Kadena shuts down operations as blockchain continues under proof-of-work consensus

Kadena has officially ceased its business operations, marking a major shift for the once-promising blockchain project. Despite the company’s closure, the Kadena blockchain will continue to function autonomously, powered by its proof-of-work consensus mechanism and maintained by its existing network of miners and protocol contributors.

The closure announcement sent shockwaves through the Kadena community. KDA, the native token of the platform, suffered a dramatic plunge in value, dropping by over 63% within 24 hours and trading at approximately $0.07616 at the time of reporting. Market sentiment quickly turned bearish, with a sharp series of consecutive red candles on the hourly chart reflecting a wave of sell-offs and heightened uncertainty.

In an official statement, Kadena confirmed it is “no longer able to continue business operations,” and has terminated all company activities, including active development and maintenance of its blockchain infrastructure. Nonetheless, the decentralized nature of the Kadena network means its blockchain remains operational. The chain will continue to process transactions, supported by miners and community developers who are expected to uphold the network’s functionality.

The future of KDA, Kadena’s native cryptocurrency, also remains intact—at least in terms of protocol mechanics. According to the latest token economic update, over 566 million KDA tokens are yet to be distributed as mining incentives. These rewards are scheduled to continue through to the year 2139, ensuring a long-term token emission model. Additionally, another 83.7 million KDA tokens are set to be released from lockup by November 2029, adding to the circulating supply over time.

Founded in 2019 by blockchain technologists Stuart Popejoy and William Martino—both of whom previously worked on early blockchain initiatives at JPMorgan and the U.S. Securities and Exchange Commission—Kadena aimed to offer a scalable proof-of-work alternative to Ethereum and other smart contract platforms. The team secured $15 million in funding across several investment rounds and positioned itself as a high-performance blockchain suitable for enterprise-grade decentralized applications.

Despite its strong technical foundation and reputable leadership, Kadena struggled to gain lasting traction in a highly competitive market. In 2023, the company undertook a hiring initiative aimed at increasing developer engagement and accelerating growth. However, these efforts ultimately fell short, and the project was unable to sustain momentum amid challenging macroeconomic conditions and declining investor confidence.

While Kadena’s shutdown is a significant event, it reflects a broader trend in the crypto space where even well-funded and visionary projects can falter under market pressure and operational challenges. The project’s decentralized architecture, however, offers a silver lining. Much like Bitcoin and other proof-of-work networks, Kadena’s blockchain does not rely on a central authority to remain functional. As long as there are miners willing to validate transactions, the network can survive, albeit with potentially reduced activity and innovation.

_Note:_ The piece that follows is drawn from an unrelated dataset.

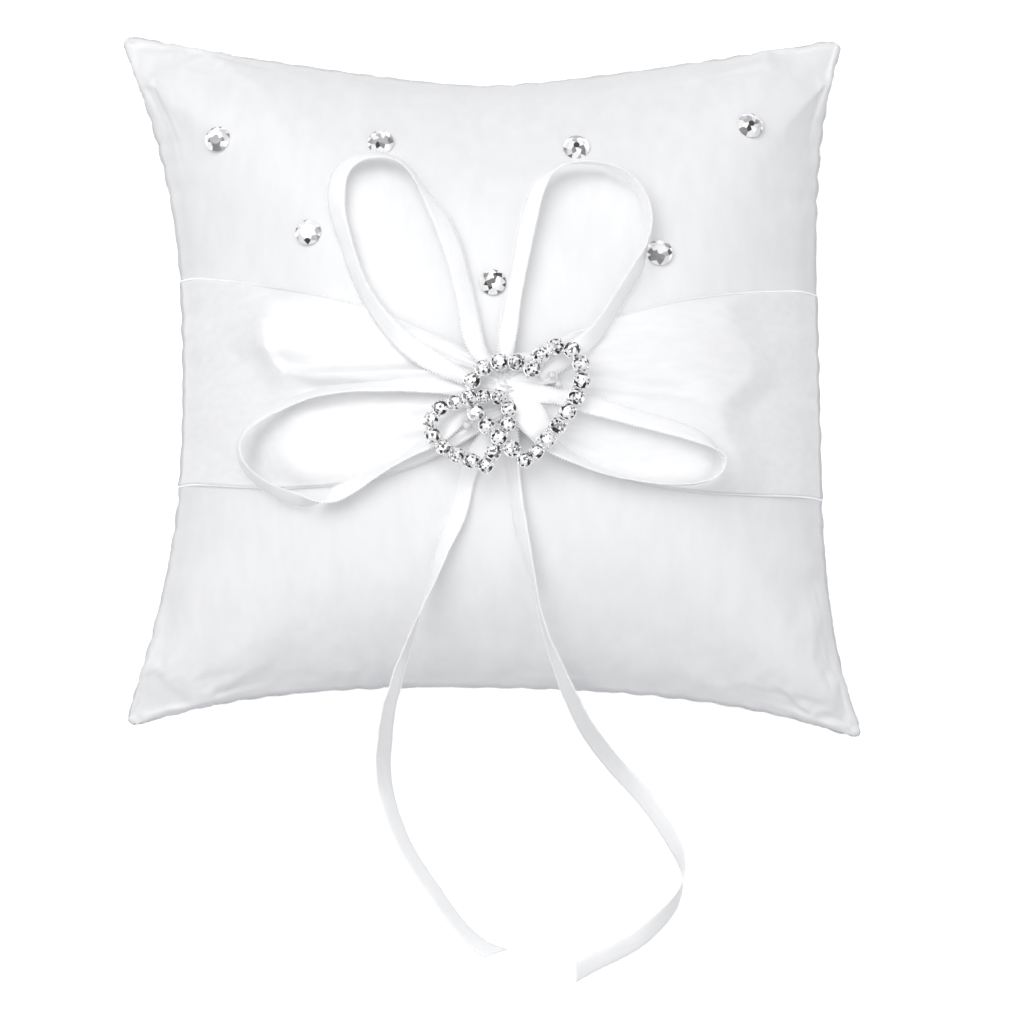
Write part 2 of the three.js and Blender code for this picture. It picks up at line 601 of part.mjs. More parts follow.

What does this mean for KDA holders? In the absence of an active development team, KDA becomes a purely speculative asset, heavily reliant on community support and market sentiment. The lack of ongoing development could hinder future upgrades, integrations, or partnerships, thereby limiting the token’s utility and appeal. However, for miners and long-term supporters, there remains a possibility that the community could take over development initiatives in a decentralized fashion, though such efforts would face significant hurdles.

The fate of Kadena also raises questions about the sustainability of proof-of-work blockchains that aim to scale while competing with more energy-efficient proof-of-stake models. Kadena once promised to combine the security of PoW with the scalability needed for modern applications through its unique multi-chain architecture. But without a central team to drive innovation and business development, the realization of that vision is now uncertain.

In light of these developments, prospective and current investors should exercise caution. The shutdown of Kadena’s core operations removes a significant layer of institutional support and roadmap clarity, making KDA a high-risk asset going forward. While the blockchain remains operational, its future now heavily depends on community-driven efforts and the continued participation of miners.

For those still holding KDA or considering mining it, it’s crucial to monitor network activity, hashrate trends, and any signs of grassroots development. If the community can organize around a shared vision for Kadena’s future, there may still be potential for revival. Otherwise, the chain risks slowly fading into obscurity, joining the ranks of abandoned blockchains kept alive only by minimal participation.

In conclusion, Kadena’s shutdown marks a turning point not only for the project but also for the broader crypto ecosystem. It serves as a stark reminder that innovation, funding, and even institutional pedigree are not always enough to guarantee long-term success. As the crypto industry matures, sustainability, adaptability, and active community engagement are proving to be the most critical factors in a project’s survival.